┏━━

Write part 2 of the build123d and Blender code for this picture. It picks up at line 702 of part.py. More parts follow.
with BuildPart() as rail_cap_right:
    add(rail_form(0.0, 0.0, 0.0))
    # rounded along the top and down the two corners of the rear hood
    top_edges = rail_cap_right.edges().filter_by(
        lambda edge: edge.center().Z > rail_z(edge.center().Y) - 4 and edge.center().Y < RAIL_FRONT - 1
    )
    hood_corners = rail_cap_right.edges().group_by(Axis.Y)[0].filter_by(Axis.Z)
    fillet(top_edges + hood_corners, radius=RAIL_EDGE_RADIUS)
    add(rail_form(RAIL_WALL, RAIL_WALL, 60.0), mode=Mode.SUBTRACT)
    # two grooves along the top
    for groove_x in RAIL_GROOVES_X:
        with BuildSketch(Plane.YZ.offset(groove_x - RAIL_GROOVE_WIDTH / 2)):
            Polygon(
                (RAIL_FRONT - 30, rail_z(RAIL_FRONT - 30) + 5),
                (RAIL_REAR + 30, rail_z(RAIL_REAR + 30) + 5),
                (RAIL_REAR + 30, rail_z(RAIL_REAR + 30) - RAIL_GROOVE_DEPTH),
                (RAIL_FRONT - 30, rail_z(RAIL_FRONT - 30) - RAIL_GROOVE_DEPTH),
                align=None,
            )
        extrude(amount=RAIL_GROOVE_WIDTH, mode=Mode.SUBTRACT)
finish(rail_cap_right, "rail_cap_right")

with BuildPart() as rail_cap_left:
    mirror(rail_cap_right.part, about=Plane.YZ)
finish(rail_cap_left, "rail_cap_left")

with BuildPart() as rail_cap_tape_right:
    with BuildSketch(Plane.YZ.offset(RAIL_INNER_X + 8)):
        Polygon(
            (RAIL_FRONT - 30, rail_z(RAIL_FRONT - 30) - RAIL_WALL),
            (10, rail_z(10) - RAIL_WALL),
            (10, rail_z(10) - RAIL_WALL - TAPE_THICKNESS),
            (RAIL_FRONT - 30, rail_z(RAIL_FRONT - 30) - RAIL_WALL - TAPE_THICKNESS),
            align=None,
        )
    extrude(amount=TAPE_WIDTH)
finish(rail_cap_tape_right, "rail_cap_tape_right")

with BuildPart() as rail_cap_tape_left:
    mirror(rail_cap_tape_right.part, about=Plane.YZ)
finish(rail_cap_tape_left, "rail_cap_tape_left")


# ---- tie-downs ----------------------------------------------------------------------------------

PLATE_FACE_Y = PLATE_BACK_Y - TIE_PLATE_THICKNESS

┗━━

Reproduce every line of the data verbatim.

Write part 2 of the build123d and Blender code for this picture. It picks up at line 702 of part.py. More parts follow.
with BuildPart() as rail_cap_right:
    add(rail_form(0.0, 0.0, 0.0))
    # rounded along the top and down the two corners of the rear hood
    top_edges = rail_cap_right.edges().filter_by(
        lambda edge: edge.center().Z > rail_z(edge.center().Y) - 4 and edge.center().Y < RAIL_FRONT - 1
    )
    hood_corners = rail_cap_right.edges().group_by(Axis.Y)[0].filter_by(Axis.Z)
    fillet(top_edges + hood_corners, radius=RAIL_EDGE_RADIUS)
    add(rail_form(RAIL_WALL, RAIL_WALL, 60.0), mode=Mode.SUBTRACT)
    # two grooves along the top
    for groove_x in RAIL_GROOVES_X:
        with BuildSketch(Plane.YZ.offset(groove_x - RAIL_GROOVE_WIDTH / 2)):
            Polygon(
                (RAIL_FRONT - 30, rail_z(RAIL_FRONT - 30) + 5),
                (RAIL_REAR + 30, rail_z(RAIL_REAR + 30) + 5),
                (RAIL_REAR + 30, rail_z(RAIL_REAR + 30) - RAIL_GROOVE_DEPTH),
                (RAIL_FRONT - 30, rail_z(RAIL_FRONT - 30) - RAIL_GROOVE_DEPTH),
                align=None,
            )
        extrude(amount=RAIL_GROOVE_WIDTH, mode=Mode.SUBTRACT)
finish(rail_cap_right, "rail_cap_right")

with BuildPart() as rail_cap_left:
    mirror(rail_cap_right.part, about=Plane.YZ)
finish(rail_cap_left, "rail_cap_left")

with BuildPart() as rail_cap_tape_right:
    with BuildSketch(Plane.YZ.offset(RAIL_INNER_X + 8)):
        Polygon(
            (RAIL_FRONT - 30, rail_z(RAIL_FRONT - 30) - RAIL_WALL),
            (10, rail_z(10) - RAIL_WALL),
            (10, rail_z(10) - RAIL_WALL - TAPE_THICKNESS),
            (RAIL_FRONT - 30, rail_z(RAIL_FRONT - 30) - RAIL_WALL - TAPE_THICKNESS),
            align=None,
        )
    extrude(amount=TAPE_WIDTH)
finish(rail_cap_tape_right, "rail_cap_tape_right")

with BuildPart() as rail_cap_tape_left:
    mirror(rail_cap_tape_right.part, about=Plane.YZ)
finish(rail_cap_tape_left, "rail_cap_tape_left")


# ---- tie-downs ----------------------------------------------------------------------------------

PLATE_FACE_Y = PLATE_BACK_Y - TIE_PLATE_THICKNESS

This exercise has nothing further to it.